● TASK STATEMENT: Return only the lines from the top of the material through the line marked by "69.8, 2.0, 0.5))", unaltered.

══════════════════════════════

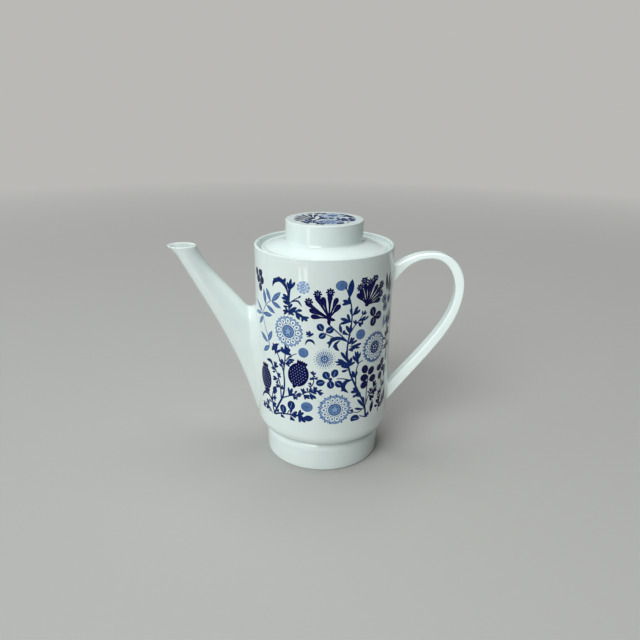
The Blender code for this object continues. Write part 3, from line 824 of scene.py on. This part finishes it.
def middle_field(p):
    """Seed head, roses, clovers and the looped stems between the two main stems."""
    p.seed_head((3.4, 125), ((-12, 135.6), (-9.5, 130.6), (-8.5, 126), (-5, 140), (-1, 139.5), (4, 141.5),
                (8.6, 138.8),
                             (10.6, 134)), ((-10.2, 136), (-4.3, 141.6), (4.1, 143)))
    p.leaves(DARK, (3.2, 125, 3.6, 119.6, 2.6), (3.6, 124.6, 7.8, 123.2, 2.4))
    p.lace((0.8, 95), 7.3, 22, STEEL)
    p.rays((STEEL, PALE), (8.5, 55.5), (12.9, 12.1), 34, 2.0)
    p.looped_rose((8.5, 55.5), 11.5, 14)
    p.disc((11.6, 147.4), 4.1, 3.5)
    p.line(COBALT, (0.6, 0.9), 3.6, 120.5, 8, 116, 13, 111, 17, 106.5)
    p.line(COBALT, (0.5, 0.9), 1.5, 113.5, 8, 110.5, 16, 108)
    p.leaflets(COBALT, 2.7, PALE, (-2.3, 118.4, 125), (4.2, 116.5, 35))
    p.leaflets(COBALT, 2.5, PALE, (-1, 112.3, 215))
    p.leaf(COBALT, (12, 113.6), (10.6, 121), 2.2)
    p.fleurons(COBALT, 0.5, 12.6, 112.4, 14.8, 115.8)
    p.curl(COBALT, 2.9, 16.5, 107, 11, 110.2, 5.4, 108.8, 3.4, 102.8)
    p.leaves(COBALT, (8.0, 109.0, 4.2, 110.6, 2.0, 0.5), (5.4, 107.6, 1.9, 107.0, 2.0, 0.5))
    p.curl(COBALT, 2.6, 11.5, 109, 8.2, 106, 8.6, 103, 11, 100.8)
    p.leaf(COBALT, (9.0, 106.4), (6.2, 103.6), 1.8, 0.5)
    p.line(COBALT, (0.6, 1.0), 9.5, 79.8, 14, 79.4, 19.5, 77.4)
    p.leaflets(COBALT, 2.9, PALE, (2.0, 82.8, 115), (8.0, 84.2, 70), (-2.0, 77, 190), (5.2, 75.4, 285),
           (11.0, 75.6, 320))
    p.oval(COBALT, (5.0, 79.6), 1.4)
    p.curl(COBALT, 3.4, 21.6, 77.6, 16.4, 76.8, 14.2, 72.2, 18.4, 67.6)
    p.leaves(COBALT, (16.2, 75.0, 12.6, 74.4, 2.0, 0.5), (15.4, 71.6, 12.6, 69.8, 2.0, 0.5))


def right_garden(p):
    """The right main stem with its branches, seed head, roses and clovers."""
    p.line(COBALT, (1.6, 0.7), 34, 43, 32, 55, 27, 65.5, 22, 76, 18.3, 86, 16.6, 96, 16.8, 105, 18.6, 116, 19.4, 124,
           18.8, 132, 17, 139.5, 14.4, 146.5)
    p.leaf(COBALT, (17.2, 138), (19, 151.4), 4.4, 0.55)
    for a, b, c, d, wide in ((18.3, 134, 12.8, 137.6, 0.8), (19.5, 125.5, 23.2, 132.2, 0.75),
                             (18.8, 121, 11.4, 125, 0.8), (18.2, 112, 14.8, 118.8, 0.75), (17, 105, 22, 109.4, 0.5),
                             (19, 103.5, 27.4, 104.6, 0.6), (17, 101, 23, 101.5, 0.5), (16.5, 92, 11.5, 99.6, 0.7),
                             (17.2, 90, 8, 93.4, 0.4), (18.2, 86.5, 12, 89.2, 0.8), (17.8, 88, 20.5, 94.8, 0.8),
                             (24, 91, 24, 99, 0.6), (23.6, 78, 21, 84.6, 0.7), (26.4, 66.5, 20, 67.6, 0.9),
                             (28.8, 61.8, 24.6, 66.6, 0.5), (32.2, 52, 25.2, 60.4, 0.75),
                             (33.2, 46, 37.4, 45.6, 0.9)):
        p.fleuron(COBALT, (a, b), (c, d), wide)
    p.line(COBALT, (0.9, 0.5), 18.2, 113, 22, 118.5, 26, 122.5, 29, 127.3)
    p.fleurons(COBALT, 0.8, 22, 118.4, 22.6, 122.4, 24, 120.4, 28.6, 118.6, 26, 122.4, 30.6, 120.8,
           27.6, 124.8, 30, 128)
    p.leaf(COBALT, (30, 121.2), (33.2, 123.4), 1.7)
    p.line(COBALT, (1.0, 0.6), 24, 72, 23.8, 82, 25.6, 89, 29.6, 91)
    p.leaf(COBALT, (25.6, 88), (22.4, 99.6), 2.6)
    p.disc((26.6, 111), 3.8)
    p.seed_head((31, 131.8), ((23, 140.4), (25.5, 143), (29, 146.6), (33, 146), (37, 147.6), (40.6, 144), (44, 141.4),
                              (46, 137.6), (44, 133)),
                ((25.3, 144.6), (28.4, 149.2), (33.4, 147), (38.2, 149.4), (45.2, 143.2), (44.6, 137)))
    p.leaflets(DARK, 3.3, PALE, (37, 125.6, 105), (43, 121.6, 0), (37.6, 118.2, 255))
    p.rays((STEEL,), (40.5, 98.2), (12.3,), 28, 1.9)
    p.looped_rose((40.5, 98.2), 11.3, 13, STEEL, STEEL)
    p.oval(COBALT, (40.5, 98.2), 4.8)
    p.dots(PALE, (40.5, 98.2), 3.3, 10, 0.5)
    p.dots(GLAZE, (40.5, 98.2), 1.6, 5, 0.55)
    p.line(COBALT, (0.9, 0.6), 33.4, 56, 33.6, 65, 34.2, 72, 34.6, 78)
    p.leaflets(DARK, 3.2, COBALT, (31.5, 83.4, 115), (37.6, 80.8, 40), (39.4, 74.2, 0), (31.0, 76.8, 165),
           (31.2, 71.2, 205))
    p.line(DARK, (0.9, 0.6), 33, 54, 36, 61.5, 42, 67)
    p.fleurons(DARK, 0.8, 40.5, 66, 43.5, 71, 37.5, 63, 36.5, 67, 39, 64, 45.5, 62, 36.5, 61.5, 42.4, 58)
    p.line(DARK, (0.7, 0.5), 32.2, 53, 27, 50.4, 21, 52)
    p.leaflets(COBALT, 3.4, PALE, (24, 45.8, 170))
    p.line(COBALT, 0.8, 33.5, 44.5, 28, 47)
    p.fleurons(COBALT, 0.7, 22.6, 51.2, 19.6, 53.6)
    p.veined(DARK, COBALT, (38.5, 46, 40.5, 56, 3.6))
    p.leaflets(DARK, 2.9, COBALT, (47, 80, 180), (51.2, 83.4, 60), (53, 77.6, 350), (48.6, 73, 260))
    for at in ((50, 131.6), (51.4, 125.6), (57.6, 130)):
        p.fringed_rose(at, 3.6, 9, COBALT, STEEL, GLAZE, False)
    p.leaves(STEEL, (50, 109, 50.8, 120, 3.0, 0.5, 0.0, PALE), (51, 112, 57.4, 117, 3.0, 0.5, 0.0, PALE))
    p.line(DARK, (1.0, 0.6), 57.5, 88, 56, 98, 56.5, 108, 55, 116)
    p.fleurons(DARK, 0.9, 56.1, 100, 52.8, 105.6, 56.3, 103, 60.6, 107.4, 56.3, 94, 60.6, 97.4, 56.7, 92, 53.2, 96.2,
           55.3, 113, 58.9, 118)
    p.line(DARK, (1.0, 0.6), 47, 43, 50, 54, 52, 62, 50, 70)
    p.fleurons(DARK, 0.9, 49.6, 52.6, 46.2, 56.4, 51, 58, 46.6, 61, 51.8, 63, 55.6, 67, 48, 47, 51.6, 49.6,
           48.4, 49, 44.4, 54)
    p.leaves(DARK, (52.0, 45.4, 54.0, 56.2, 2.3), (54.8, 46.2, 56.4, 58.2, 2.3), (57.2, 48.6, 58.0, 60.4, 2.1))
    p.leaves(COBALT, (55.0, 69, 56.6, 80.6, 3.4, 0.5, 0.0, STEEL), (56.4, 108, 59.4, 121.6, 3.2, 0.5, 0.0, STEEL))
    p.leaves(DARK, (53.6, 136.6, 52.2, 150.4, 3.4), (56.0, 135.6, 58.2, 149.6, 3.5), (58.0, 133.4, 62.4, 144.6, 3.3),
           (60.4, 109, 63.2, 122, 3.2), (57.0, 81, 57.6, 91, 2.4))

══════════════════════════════

● ANSWER IN FULL:
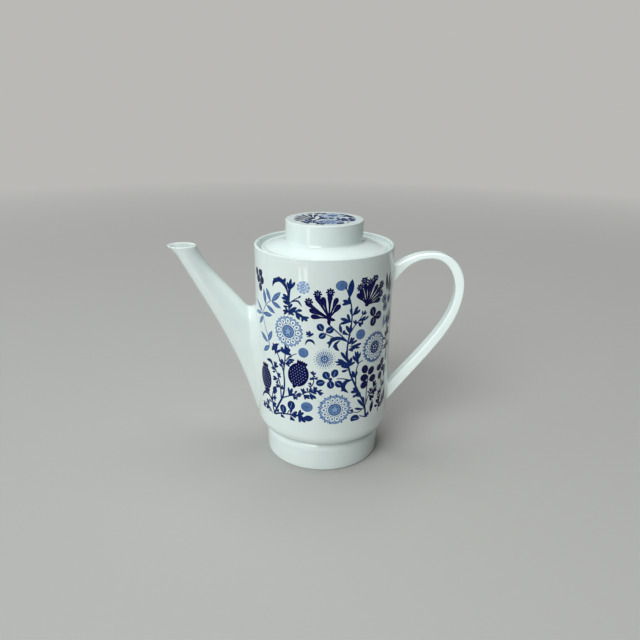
The Blender code for this object continues. Write part 3, from line 824 of scene.py on. This part finishes it.
def middle_field(p):
    """Seed head, roses, clovers and the looped stems between the two main stems."""
    p.seed_head((3.4, 125), ((-12, 135.6), (-9.5, 130.6), (-8.5, 126), (-5, 140), (-1, 139.5), (4, 141.5),
                (8.6, 138.8),
                             (10.6, 134)), ((-10.2, 136), (-4.3, 141.6), (4.1, 143)))
    p.leaves(DARK, (3.2, 125, 3.6, 119.6, 2.6), (3.6, 124.6, 7.8, 123.2, 2.4))
    p.lace((0.8, 95), 7.3, 22, STEEL)
    p.rays((STEEL, PALE), (8.5, 55.5), (12.9, 12.1), 34, 2.0)
    p.looped_rose((8.5, 55.5), 11.5, 14)
    p.disc((11.6, 147.4), 4.1, 3.5)
    p.line(COBALT, (0.6, 0.9), 3.6, 120.5, 8, 116, 13, 111, 17, 106.5)
    p.line(COBALT, (0.5, 0.9), 1.5, 113.5, 8, 110.5, 16, 108)
    p.leaflets(COBALT, 2.7, PALE, (-2.3, 118.4, 125), (4.2, 116.5, 35))
    p.leaflets(COBALT, 2.5, PALE, (-1, 112.3, 215))
    p.leaf(COBALT, (12, 113.6), (10.6, 121), 2.2)
    p.fleurons(COBALT, 0.5, 12.6, 112.4, 14.8, 115.8)
    p.curl(COBALT, 2.9, 16.5, 107, 11, 110.2, 5.4, 108.8, 3.4, 102.8)
    p.leaves(COBALT, (8.0, 109.0, 4.2, 110.6, 2.0, 0.5), (5.4, 107.6, 1.9, 107.0, 2.0, 0.5))
    p.curl(COBALT, 2.6, 11.5, 109, 8.2, 106, 8.6, 103, 11, 100.8)
    p.leaf(COBALT, (9.0, 106.4), (6.2, 103.6), 1.8, 0.5)
    p.line(COBALT, (0.6, 1.0), 9.5, 79.8, 14, 79.4, 19.5, 77.4)
    p.leaflets(COBALT, 2.9, PALE, (2.0, 82.8, 115), (8.0, 84.2, 70), (-2.0, 77, 190), (5.2, 75.4, 285),
           (11.0, 75.6, 320))
    p.oval(COBALT, (5.0, 79.6), 1.4)
    p.curl(COBALT, 3.4, 21.6, 77.6, 16.4, 76.8, 14.2, 72.2, 18.4, 67.6)
    p.leaves(COBALT, (16.2, 75.0, 12.6, 74.4, 2.0, 0.5), (15.4, 71.6, 12.6, 69.8, 2.0, 0.5))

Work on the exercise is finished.